Today the scaling problems together with the different interests and needs of different administrative domains mean that multiple NMIs will be deployed. Thus we need to address the need to create and tie together a federation of NMIs. To do this the NMIs in the federation must work together, they need to share standard methods to discover, make request for data and respond to these requests with a standard naming convention. This will enable a much improved overall view of the network using multiple measurements form multiple sources.

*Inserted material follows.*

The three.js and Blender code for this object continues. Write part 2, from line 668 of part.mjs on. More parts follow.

The MAGGIE (Measurement and Analysis for the Global Grid and Internet End-to-end performance) proposal directly addresses this issue. It brings together several major NMI participants including LBNL (NTAP, SCNM), SLAC (IEPM-PingER/BW/LITE), Internet2 (PiPES, NDT), PSC (NIMI) together with, and U. Delaware (NWS) together with network operators (Internet2 and ESnet). They will also work with others including MonALISA, AMP, UltraLight, PPDG, StarLight and the DoE UltraScienceNet. They plan to use and contribute to the GGF NMWG naming hierarchy and schema standard for discovery, request and reporting of information and are leading member of the effort. They plan to develop web services tools to allow sharing of the information. The federation goals are: appropriate security; interoperability; useful for applications, network engineers, scientists and end-users; easy to deploy and configure; as un-intrusive as possible; as accurate and timely as possible, and to identify the most useful features of each NMI so as to improve each NMI faster than working alone.

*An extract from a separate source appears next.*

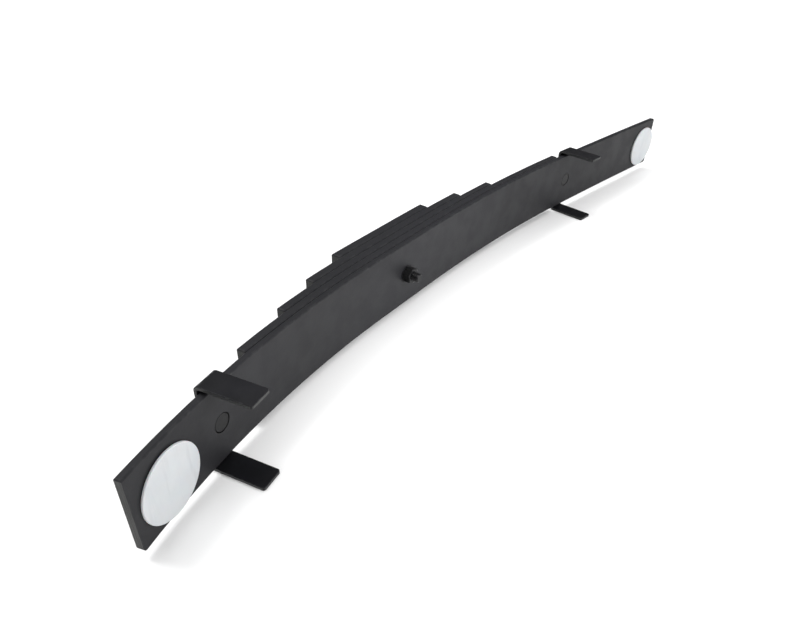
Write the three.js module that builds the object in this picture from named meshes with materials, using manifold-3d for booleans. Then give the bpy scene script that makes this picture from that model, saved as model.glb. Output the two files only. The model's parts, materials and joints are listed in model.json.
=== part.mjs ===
// Leaf spring: five graduated leaves held together by a centre bolt, with two open rebound
// clips riveted to the longest leaf and a slide pad at each of its ends.
//
// Units are millimetres. +X runs along the pack towards its long (rear) end, +Y from the
// longest leaf to the shortest, and +Z across the width of the leaves, so the pack lies on
// its side. The origin is the middle of the end face of the centre bolt's head.

import * as THREE from 'three';
import { mergeVertices } from 'three/addons/utils/BufferGeometryUtils.js';
import Module from 'manifold-3d';

const wasm = await Module();
wasm.setup();

// ---------------------------------------------------------------- driving dimensions

const GAP = 0.3;                  // clearance between pieces that touch
const WIDTH = 70;                 // width of every leaf

// Each leaf's thickness and its reach from the centre bolt, measured along the camber line.
const LEAVES = [
  { name: 'main_leaf', thickness: 6.5, front: 355, rear: 573.5 },
  { name: 'second_leaf', thickness: 8.5, front: 219, rear: 318.5 },
  { name: 'third_leaf', thickness: 8.5, front: 160, rear: 184 },
  { name: 'fourth_leaf', thickness: 9.5, front: 111, rear: 133 },
  { name: 'fifth_leaf', thickness: 10.5, front: 63, rear: 83 },
];
// Radius of the end corners, which are rounded more on the longest leaf.
const LONGEST_LEAF_CORNERS = { front: { upper: 1.5, lower: 4 }, rear: { upper: 4, lower: 5 } };
const SHORTER_LEAF_CORNER = 1.5;
const ROLLED_EDGE = { radius: 1.7, segments: 4 };   // along both sides of every leaf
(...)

The JET can play a role by considering and making recommendations concerning:

Incent multi-disciplinary teams including people close to the “end users” (maybe scientists, and/or the network operations teams), this will help ensure what is produced is tested and used in real environments.
Include deployment in proposals.
Recognize that network management research is legitimate.
Address the needs for network monitoring/management to cross agency boundaries, international boundaries and even the Digital Divide.